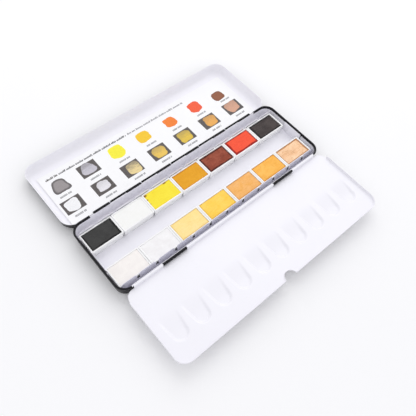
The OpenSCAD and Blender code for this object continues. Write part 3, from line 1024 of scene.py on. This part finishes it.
def make_cake(row, number, material, relief, sink, rims, seed, smudges):
    """A cake of paint, uneven by relief. Its edges have sunk, over the widths in rims.

    Each smudge has a place, in parts of the cake's half size, and a size.
    """
    node = f"paint_{row}_{number}"
    low, high = box(node)
    half = (high - low)[:2] / 2 - 0.03
    middle = (high + low)[:2] / 2
    columns, rows = 73, 43
    u, v = closer(columns, 0.92), closer(rows, 0.88)
    x, y = np.meshgrid(u * half[0], v * half[1], indexing="ij")
    # Round the four corners
    corner = PAINT_CORNER_R
    past_x = np.abs(x) - (half[0] - corner)
    past_y = np.abs(y) - (half[1] - corner)
    reach = np.hypot(np.maximum(past_x, 0), np.maximum(past_y, 0))
    pull = corner / np.maximum(reach, corner)
    rounded = (past_x > 0) & (past_y > 0) & (pull < 1)
    x = np.where(rounded, np.sign(x) * (half[0] - corner + past_x * pull), x)
    y = np.where(rounded, np.sign(y) * (half[1] - corner + past_y * pull), y)
    height = np.zeros(x.shape)
    shift = seed * 7.31
    for i in range(columns):
        for j in range(rows):
            a, b = x[i, j], y[i, j]
            wave = noise.noise(Vector((a * 0.16 + shift, b * 0.2, shift)))
            ripple = noise.noise(Vector((a * 0.5, b * 1.6 + shift, shift)))
            grit = noise.noise(Vector((a * 2.6 + shift, b * 2.6, 0)))
            height[i, j] = relief * (0.6 * wave + 0.3 * ripple + 0.14 * grit)
    uneven = 0.8 + 0.5 * height / relief
    margin = np.zeros(x.shape)
    for distance, width in zip((half[0] + x, half[0] - x, half[1] + y, half[1] - y), rims):
        margin = np.maximum(margin, 1 - smooth_step(distance / (width * uneven)))
    z = high[2] + 0.3 + np.minimum(height - (0.32 + sink * margin), -0.02)
    smudge = np.zeros(x.shape)
    for spot_x, spot_y, size in smudges:
        across = (x - spot_x * half[0]) / size
        along = (y - spot_y * half[1]) / (0.55 * size)
        smudge = np.maximum(smudge, 1 - smooth_step(np.hypot(across, along) - 0.2))
    vertices = np.stack([x + middle[0], y + middle[1], z], axis=2).reshape(-1, 3).tolist()
    faces = []
    for i in range(columns - 1):
        for j in range(rows - 1):
            a = i * rows + j
            faces.append((a, a + rows, a + rows + 1, a + 1))
    loop = [i * rows for i in range(columns)]
    loop += [(columns - 1) * rows + j for j in range(1, rows)]
    loop += [i * rows + rows - 1 for i in range(columns - 2, -1, -1)]
    loop += range(rows - 2, 0, -1)
    start = len(vertices)
    vertices += [(*vertices[k][:2], high[2] - CAKE_SIDE) for k in loop]
    for k in range(len(loop)):
        after = (k + 1) % len(loop)
        faces.append((loop[k], start + k, start + after, loop[after]))
    faces.append(tuple(start + k for k in reversed(range(len(loop)))))
    # Deeper edges are darker, and the sides darkest
    margin = margin.reshape(-1) * min(1, 2.2 * sink)
    attributes = {
        "margin": np.append(margin, np.full(len(loop), min(1, 2.6 * sink))),
        "smudge": np.append(smudge, np.zeros(len(loop))),
    }
    name = node.replace("paint", "cake")
    piece = make_piece(name, vertices, faces, [material], None, 60, attributes)
    return piece, node


make_camera()

# ---- Finishes ----

black_enamel = enamel("black_enamel", linear(20, 19, 24), 0.2, 0.34, 0.1, 0.22, 0.0)
white_enamel = enamel("white_enamel", linear(248, 247, 252), 0.26, 0.42, 0.012)
insert_enamel = enamel("insert_enamel", linear(244, 243, 249), 0.26, 0.42, 0.012)
# Darker enamel for the front tab wall: painted shade on faces turned away from the light
shaded_front_enamel = enamel("shaded_front_enamel", linear(226, 225, 237), 0.26, 0.42, 0.012)
# Near-black finish for the slot sides and the flanges' near edges: painted shadow
painted_shadow_edge = enamel("painted_shadow_edge", linear(46, 45, 52), 0.4, 0.6, 0.1, 0.3, 0.0)
pan_plastic = plastic("pan_plastic", linear(252, 252, 251))
card_paper = paper("card", linear(252, 252, 252))
steel_wire = steel("steel_wire", linear(185, 188, 196))
dark_ink = ink("dark_ink", linear(92, 87, 85))
grey_ink = ink("grey_ink", linear(88, 88, 90))
pale_ink = ink("pale_ink", linear(152, 152, 155))

make_base([black_enamel, white_enamel])
make_lid([black_enamel, white_enamel])
make_card(card_paper)
make_print([dark_ink, grey_ink, pale_ink])
make_palette(white_enamel)
make_palette_knuckles(white_enamel)
for pin in ("lid_hinge_pin", "palette_hinge_pin"):
    data = frame["nodes"][pin].data
    data.materials.clear()
    data.materials.append(steel_wire)
make_insert([insert_enamel, painted_shadow_edge, shaded_front_enamel])

# Paints of the back row's pans, then of the front row's: colour and that colour darker and
# lighter, pearl, streaks, relief, how far the edges have sunk, and how wide they are at the
# left, right, near and far sides
PAINTS = (
    ("charcoal", (54, 54, 53), (14, 14, 14), (62, 62, 61),
     0, 0.2, 0.10, 0.45, (2.2, 3.7, 3.1, 1.2)),
    ("white", (248, 248, 244), (232, 232, 228), (250, 250, 247),
     0, 0.1, 0.12, 0.05, (0.5, 0.5, 0.5, 0.5)),
    ("yellow", (252, 231, 54), (228, 186, 14), (254, 238, 66),
     0, 0.12, 0.15, 0.15, (2.2, 0.8, 1.2, 0.9)),
    ("ochre", (232, 162, 20), (190, 118, 8), (238, 170, 30),
     0, 0.15, 0.12, 0.2, (1.9, 0.8, 1.6, 2.2)),
    ("brick", (142, 62, 38), (80, 26, 14), (168, 86, 62),
     0, 0.5, 0.3, 0.45, (3.7, 2.8, 3.4, 3.1)),
    ("vermilion", (252, 84, 52), (150, 20, 8), (255, 92, 58),
     0, 0.12, 0.2, 0.45, (4.7, 1.9, 4.0, 2.2)),
    ("umber", (58, 50, 49), (26, 21, 21), (76, 67, 65),
     0, 0.5, 0.35, 0.45, (5.0, 1.2, 2.8, 2.8)),
    ("pearl_white", (243, 238, 234), (232, 226, 222), (249, 245, 240),
     0.5, 0.12, 0.12, 0.08, (1.4, 1.2, 1.4, 0.8)),
    ("silver_white", (238, 236, 236), (226, 224, 224), (246, 245, 245),
     0.5, 0.12, 0.12, 0.05, (1.4, 0.6, 1.4, 0.6)),
    ("pale_gold", (251, 223, 142), (228, 186, 96), (253, 228, 160),
     0.7, 0.25, 0.14, 0.2, (1.6, 1.6, 1.6, 1.2)),
    ("yellow_gold", (250, 204, 72), (218, 162, 36), (252, 214, 100),
     0.8, 0.3, 0.16, 0.22, (1.7, 1.1, 1.9, 1.4)),
    ("copper_gold", (238, 174, 88), (204, 132, 40), (242, 186, 118),
     0.9, 0.4, 0.2, 0.25, (1.7, 1.2, 1.9, 1.7)),
    ("orange_gold", (242, 176, 70), (206, 132, 30), (248, 190, 92),
     0.9, 0.3, 0.18, 0.25, (1.7, 1.2, 1.9, 1.9)),
    ("rose_gold", (238, 192, 148), (186, 126, 72), (252, 218, 180),
     1.0, 0.6, 0.35, 0.4, (1.6, 3.1, 1.6, 2.8)),
)
SMUDGES = {
    ("back", 3): (
        (-0.93, 0.86, 2.6), (-0.99, 0.35, 1.5), (-0.99, -0.2, 1.0), (0.6, 0.97, 2.6),
        (0.85, 1.0, 1.4),
    ),
}
SMUDGE = linear(140, 84, 30)
CARD_PATCH = linear(110, 105, 102)

# Their samples on the card: colour, shift from its place, half size, taper, wet edge, thin part
SAMPLES = (
    ((160, 154, 154), (1.6, 0.0), (7.1, 7.5), -0.16, 0.34, 0.0),
    ((206, 203, 212), (-0.2, 0.9), (6.1, 6.4), -0.3, 0.95, 0.5),
    ((255, 245, 66), (-0.1, 0.5), (7.0, 7.4), 0.04, 0.97, 0.0),
    ((254, 207, 52), (-0.8, -0.2), (6.9, 6.4), 0.02, 0.94, 0.0),
    ((252, 136, 56), (-0.5, -1.1), (6.3, 5.8), 0.0, 0.95, 0.0),
    ((252, 100, 64), (0.1, -0.7), (6.4, 6.5), 0.08, 0.92, 0.0),
    ((152, 96, 70), (-2.2, -3.3), (6.2, 5.7), 0.03, 0.78, 0.0),
    ((246, 246, 247), (-0.6, 0.0), (6.6, 6.1), 0.06, 0.97, 0.0),
    ((234, 232, 236), (0.4, 0.4), (6.1, 5.0), -0.04, 0.94, 0.2),
    ((238, 216, 156), (1.9, -0.4), (6.3, 6.5), 0.0, 0.95, 0.75),
    ((238, 200, 92), (0.5, -0.1), (6.5, 6.1), 0.03, 0.92, 0.4),
    ((230, 196, 72), (-0.2, -0.3), (6.5, 6.3), 0.03, 0.92, 0.4),
    ((238, 176, 88), (1.4, 0.0), (6.2, 6.1), 0.0, 0.92, 0.35),
    ((218, 167, 140), (0.1, 0.8), (6.9, 6.6), 0.06, 0.92, 0.25),
)
sample_places = [(row, number) for row in SAMPLE_ROWS for number in PAN_NUMBERS]
for (row, number), paint, sample in zip(sample_places, PAINTS, SAMPLES):
    colour, shift, half, taper, wet_edge, thin = sample
    pearl = 0.6 if row == "near" else 0.0
    finish = wash("sample_" + paint[0], linear(*colour), CARD_PATCH, pearl, wet_edge, thin)
    make_sample(row, number, shift, half, taper, finish)

pan_places = [(row, number) for row in ROWS for number in PAN_NUMBERS]
for seed, ((row, number), paint) in enumerate(zip(pan_places, PAINTS)):
    name, colour, dark, light, pearl, streak, relief, sink, rims = paint
    smudges = SMUDGES.get((row, number), ())
    shades = [linear(*shade) for shade in (colour, dark, light)]
    finish = cake("paint_" + name, *shades, pearl, streak, SMUDGE if smudges else None)
    make_pan(row, number, pan_plastic)
    piece, node = make_cake(row, number, finish, relief, sink, rims, seed, smudges)
    fit(piece, f"pan_{row}_{number}", "paint_" + name, node)

# ---- Floor and light, in metres ----

FLOOR_HALF = 3.0
WORLD_STRENGTH = 0.88
KEY_PLACE = (0.75, 0.75, 1.0)
KEY_SIZE = 1.4
KEY_POWER = 6


def make_stage():
    """A plain pale floor under the object."""
    size = FLOOR_HALF
    corners = [(-size, -size, 0), (size, -size, 0), (size, size, 0), (-size, size, 0)]
    mesh = bpy.data.meshes.new("floor")
    mesh.from_pydata(corners, [], [(0, 1, 2, 3)])
    floor = new_object("floor", mesh)
    shader = Shader("floor", roughness=0.7, specular_ior_level=0.2)
    white = linear(253, 253, 253)
    clouds = shader.span(shader.noise(3, 2), 0.3, 0.7)
    shader.colour(shader.mix(clouds, white, scaled(white, 0.99)))
    mesh.materials.append(shader.material)


def make_lights():
    """Soft light from all round, and a weak key light."""
    world = bpy.data.worlds.new("studio")
    world.use_nodes = True
    back = world.node_tree.nodes["Background"]
    back.inputs["Color"].default_value = (0.97, 0.97, 1.0, 1)
    back.inputs["Strength"].default_value = WORLD_STRENGTH
    bpy.context.scene.world = world
    data = bpy.data.lights.new("key", "AREA")
    data.size = KEY_SIZE
    data.energy = KEY_POWER
    light = new_object("key", data)
    light.location = KEY_PLACE
    light.rotation_euler = (-Vector(KEY_PLACE)).to_track_quat("-Z", "Y").to_euler()


make_stage()
make_lights()
bpy.context.scene.view_settings.view_transform = "Standard"
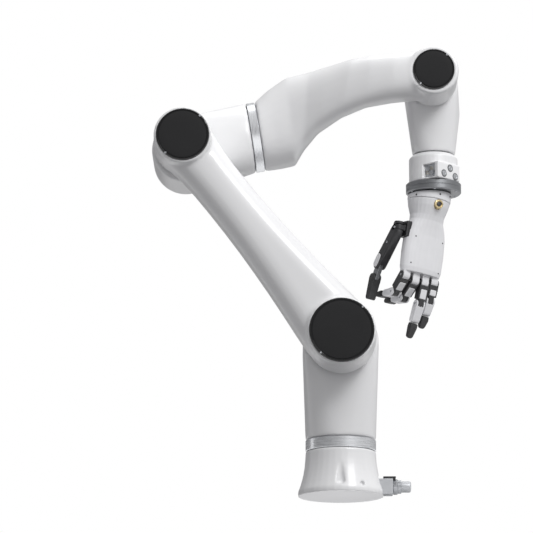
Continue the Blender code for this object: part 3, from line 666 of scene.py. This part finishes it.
def area_light(name, at, aim, size, power, size_y=None):
    light = bpy.data.lights.new(name, "AREA")
    light.energy = power
    light.size = size
    if size_y:
        light.shape = "RECTANGLE"
        light.size_y = size_y
    item = bpy.data.objects.new(name, light)
    bpy.context.scene.collection.objects.link(item)
    item.matrix_world = frame_at(Vector(at), Vector(at) - Vector(aim))
    return item


def make_world():
    """A white studio: bright overhead and to the right, dimmer low on the left."""
    world = bpy.data.worlds.new("studio")
    bpy.context.scene.world = world
    world.use_nodes = True
    tree = world.node_tree
    tree.nodes.clear()
    place = tree.nodes.new("ShaderNodeTexCoord")
    lean = tree.nodes.new("ShaderNodeVectorMath")
    lean.operation = "DOT_PRODUCT"
    lean.inputs[1].default_value = (0.45, -0.10, 0.88)
    ramp = tree.nodes.new("ShaderNodeValToRGB")
    stops = ramp.color_ramp.elements
    stops[0].position = 0.0
    stops[0].color = (0.19, 0.19, 0.195, 1)
    stops[1].position = 1.0
    stops[1].color = (1.0, 1.0, 1.0, 1)
    middle = stops.new(0.50)
    middle.color = (0.31, 0.31, 0.315, 1)
    scale = tree.nodes.new("ShaderNodeMapRange")
    scale.inputs["From Min"].default_value = -1.0
    scale.inputs["From Max"].default_value = 1.0
    lighting = tree.nodes.new("ShaderNodeBackground")
    lighting.inputs["Strength"].default_value = 1.0
    seen = tree.nodes.new("ShaderNodeBackground")
    seen.inputs["Color"].default_value = (1, 1, 1, 1)
    ray = tree.nodes.new("ShaderNodeLightPath")
    mix = tree.nodes.new("ShaderNodeMixShader")
    output = tree.nodes.new("ShaderNodeOutputWorld")
    for source, target in (
            (place.outputs["Generated"], lean.inputs[0]),
            (lean.outputs["Value"], scale.inputs["Value"]),
            (scale.outputs["Result"], ramp.inputs["Fac"]),
            (ramp.outputs["Color"], lighting.inputs["Color"]),
            (ray.outputs["Is Camera Ray"], mix.inputs["Fac"]),
            (lighting.outputs["Background"], mix.inputs[1]),
            (seen.outputs["Background"], mix.inputs[2]),
            (mix.outputs["Shader"], output.inputs["Surface"])):
        tree.links.new(source, target)


def make_lights():
    area_light("key", (1.5, -2.3, 2.1), (0.0, 0.0, 0.35), 1.2, 56)
    area_light("top", (0.2, 0.4, 2.4), (-0.05, 0.0, 0.4), 1.4, 13)
    area_light("left_edge", (-1.9, 0.6, 0.6), (-0.1, 0.0, 0.35), 0.4, 2, 1.4)
    area_light("under_base", (0.0, 0.0, -0.30), (0.0, 0.0, 0.0), 0.2, 0.7)


make_camera()
make_world()
make_lights()
make_floor()
make_arm()
make_connector()
make_tool()
make_hand()
make_charge_socket()
finish_inside()
bpy.context.scene.view_settings.view_transform = "Standard"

== == ==

• Short exercise: Retype the records above, but only those lines that fall between the line containing "Continue the Blender" and the line containing "return item", with both of those lines included, exactly as written.

• Answer to this exercise:
Continue the Blender code for this object: part 3, from line 666 of scene.py. This part finishes it.
def area_light(name, at, aim, size, power, size_y=None):
    light = bpy.data.lights.new(name, "AREA")
    light.energy = power
    light.size = size
    if size_y:
        light.shape = "RECTANGLE"
        light.size_y = size_y
    item = bpy.data.objects.new(name, light)
    bpy.context.scene.collection.objects.link(item)
    item.matrix_world = frame_at(Vector(at), Vector(at) - Vector(aim))
    return item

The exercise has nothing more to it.